## Extract final retraction notices

In this notebook, we shall extract retraction notices to be removed from all calculation. 

We will do so by:

1. Extracting retraction notices that were identified based on MAG
2. Removing from those that were matched to a record in RW (using our logic in 0e.process_paper_matching.ipynb)
3. We will save this difference so that we can:

    a. Remove these notices when identifying attrition year of authors
    
    b. Remove these notices when calculating confounders (as the year of retraction was included)

In [1]:
# Importing relevant packages

import pandas as pd
import os
from config_reader import read_config

In [2]:
# Reading paths
paths = read_config()
RETRACTION_NOTICES_LOCAL_PATH = paths['RETRACTION_NOTICES_LOCAL_PATH']
PROCESSED_RW_MAG_FINAL_PAPER_MATCHES_LOCAL_PATH = paths['PROCESSED_RW_MAG_FINAL_PAPER_MATCHES_LOCAL_PATH']
OUTDIR = paths['PROCESSED_FOLDER_LOCAL']

In [16]:
df_notices = pd.read_csv(RETRACTION_NOTICES_LOCAL_PATH)
df_notices.head()

Unnamed: 0,PID,PaperTitle,OriginalTitle,PubYear,DocSubTypes
0,1591961241,notice of retraction a method of multi dimensi...,Notice of Retraction A method of multi-dimensi...,2010,Retraction Notice
1,1868656167,notice of retraction effect of asparagus polys...,Notice of Retraction Effect of Asparagus polys...,2010,Retraction Notice
2,2042025123,retraction note to therapeutic effects of metf...,Retraction Note to: Therapeutic effects of met...,2016,Retraction Notice
3,2050825760,retraction note to aging decreases rate of doc...,Retraction Note to: Aging decreases rate of do...,2013,Retraction Notice
4,2770316826,notice of retraction a study of the eye catchi...,Notice of Retraction A study of the eye-catchi...,2017,Retraction Notice


In [17]:
df_notices['PID'].nunique()

16115

In [18]:
magpids_rw_mag_matches = pd.read_csv(PROCESSED_RW_MAG_FINAL_PAPER_MATCHES_LOCAL_PATH)['MAGPID'].unique()
len(magpids_rw_mag_matches)

6187

In [20]:
# Now let us remove them

df_notices_postfiltering = df_notices[~df_notices['PID'].isin(magpids_rw_mag_matches)]
df_notices_postfiltering['PID'].nunique()

15892

In [22]:
# Saving

FILENAME = "retraction_notices_postfiltering"

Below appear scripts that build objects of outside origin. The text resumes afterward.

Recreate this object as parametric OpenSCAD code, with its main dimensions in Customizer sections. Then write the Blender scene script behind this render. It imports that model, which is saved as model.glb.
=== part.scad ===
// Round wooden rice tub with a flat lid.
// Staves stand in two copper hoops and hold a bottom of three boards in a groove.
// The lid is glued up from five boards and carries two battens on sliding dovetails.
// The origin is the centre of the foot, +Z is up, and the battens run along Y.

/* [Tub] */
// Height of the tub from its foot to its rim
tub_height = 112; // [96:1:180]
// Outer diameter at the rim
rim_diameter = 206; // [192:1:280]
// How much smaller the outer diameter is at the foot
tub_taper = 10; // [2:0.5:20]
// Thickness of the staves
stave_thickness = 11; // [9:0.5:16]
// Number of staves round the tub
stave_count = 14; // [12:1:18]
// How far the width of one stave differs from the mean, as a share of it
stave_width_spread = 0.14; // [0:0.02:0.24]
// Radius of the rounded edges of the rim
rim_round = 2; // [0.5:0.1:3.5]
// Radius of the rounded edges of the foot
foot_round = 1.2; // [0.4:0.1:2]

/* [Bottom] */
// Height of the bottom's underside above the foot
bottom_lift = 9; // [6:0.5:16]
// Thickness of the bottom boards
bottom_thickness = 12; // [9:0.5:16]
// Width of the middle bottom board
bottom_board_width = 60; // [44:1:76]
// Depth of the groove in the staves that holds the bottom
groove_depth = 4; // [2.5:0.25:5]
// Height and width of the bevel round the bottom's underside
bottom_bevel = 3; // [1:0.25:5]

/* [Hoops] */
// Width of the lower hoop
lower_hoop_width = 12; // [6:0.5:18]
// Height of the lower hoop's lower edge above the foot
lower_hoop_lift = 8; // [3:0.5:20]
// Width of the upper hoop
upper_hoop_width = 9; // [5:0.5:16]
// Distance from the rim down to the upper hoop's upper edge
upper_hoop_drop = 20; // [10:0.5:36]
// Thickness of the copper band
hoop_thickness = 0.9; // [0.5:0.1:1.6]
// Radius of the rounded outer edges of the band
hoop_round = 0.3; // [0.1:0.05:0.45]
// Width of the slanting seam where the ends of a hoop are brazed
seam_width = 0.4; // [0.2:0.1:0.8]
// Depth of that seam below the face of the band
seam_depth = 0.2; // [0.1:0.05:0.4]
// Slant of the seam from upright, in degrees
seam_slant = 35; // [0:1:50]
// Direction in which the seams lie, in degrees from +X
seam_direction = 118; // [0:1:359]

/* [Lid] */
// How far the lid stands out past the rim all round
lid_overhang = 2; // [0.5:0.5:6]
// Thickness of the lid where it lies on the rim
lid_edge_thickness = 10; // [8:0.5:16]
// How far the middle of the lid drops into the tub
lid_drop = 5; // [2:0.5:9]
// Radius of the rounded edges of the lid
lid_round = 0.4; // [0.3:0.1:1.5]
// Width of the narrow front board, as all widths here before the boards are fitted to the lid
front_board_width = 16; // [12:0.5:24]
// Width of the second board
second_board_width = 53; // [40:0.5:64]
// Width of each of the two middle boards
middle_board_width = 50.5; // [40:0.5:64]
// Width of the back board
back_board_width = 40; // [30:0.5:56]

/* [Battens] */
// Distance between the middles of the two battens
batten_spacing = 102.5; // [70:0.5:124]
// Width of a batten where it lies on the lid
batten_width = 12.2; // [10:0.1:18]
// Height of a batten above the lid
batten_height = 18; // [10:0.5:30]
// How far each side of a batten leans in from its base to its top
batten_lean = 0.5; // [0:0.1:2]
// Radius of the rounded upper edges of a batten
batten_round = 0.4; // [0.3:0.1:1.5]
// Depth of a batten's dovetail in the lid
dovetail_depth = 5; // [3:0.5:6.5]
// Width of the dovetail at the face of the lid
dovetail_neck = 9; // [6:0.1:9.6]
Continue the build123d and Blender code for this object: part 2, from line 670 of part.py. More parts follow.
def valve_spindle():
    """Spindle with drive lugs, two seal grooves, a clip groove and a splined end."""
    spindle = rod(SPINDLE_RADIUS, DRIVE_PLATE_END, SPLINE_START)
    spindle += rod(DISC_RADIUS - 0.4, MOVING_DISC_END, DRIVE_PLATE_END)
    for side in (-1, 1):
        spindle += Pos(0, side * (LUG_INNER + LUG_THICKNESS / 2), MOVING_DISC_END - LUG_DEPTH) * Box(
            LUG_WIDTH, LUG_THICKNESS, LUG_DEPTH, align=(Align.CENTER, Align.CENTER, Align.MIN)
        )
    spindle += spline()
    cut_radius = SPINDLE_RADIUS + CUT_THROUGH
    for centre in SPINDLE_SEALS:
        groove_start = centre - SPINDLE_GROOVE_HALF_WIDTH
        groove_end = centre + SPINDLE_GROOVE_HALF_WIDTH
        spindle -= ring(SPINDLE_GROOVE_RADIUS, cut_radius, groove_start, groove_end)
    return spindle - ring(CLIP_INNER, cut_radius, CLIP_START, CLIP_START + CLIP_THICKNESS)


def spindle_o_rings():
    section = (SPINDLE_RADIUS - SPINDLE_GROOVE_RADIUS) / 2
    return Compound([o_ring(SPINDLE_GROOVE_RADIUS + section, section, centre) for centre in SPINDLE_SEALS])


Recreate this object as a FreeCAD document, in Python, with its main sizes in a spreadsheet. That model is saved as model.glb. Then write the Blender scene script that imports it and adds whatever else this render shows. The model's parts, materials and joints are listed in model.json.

# Create a full file path with timestamp
file_path = os.path.join(OUTDIR, f"{FILENAME}.csv")

# Writing DataFrame to CSV with error handling
try:
    df_notices_postfiltering.to_csv(file_path, index=False)
    print(f"File saved successfully")
except Exception as e:
    print(f"Error saving file: {e}")

File saved successfully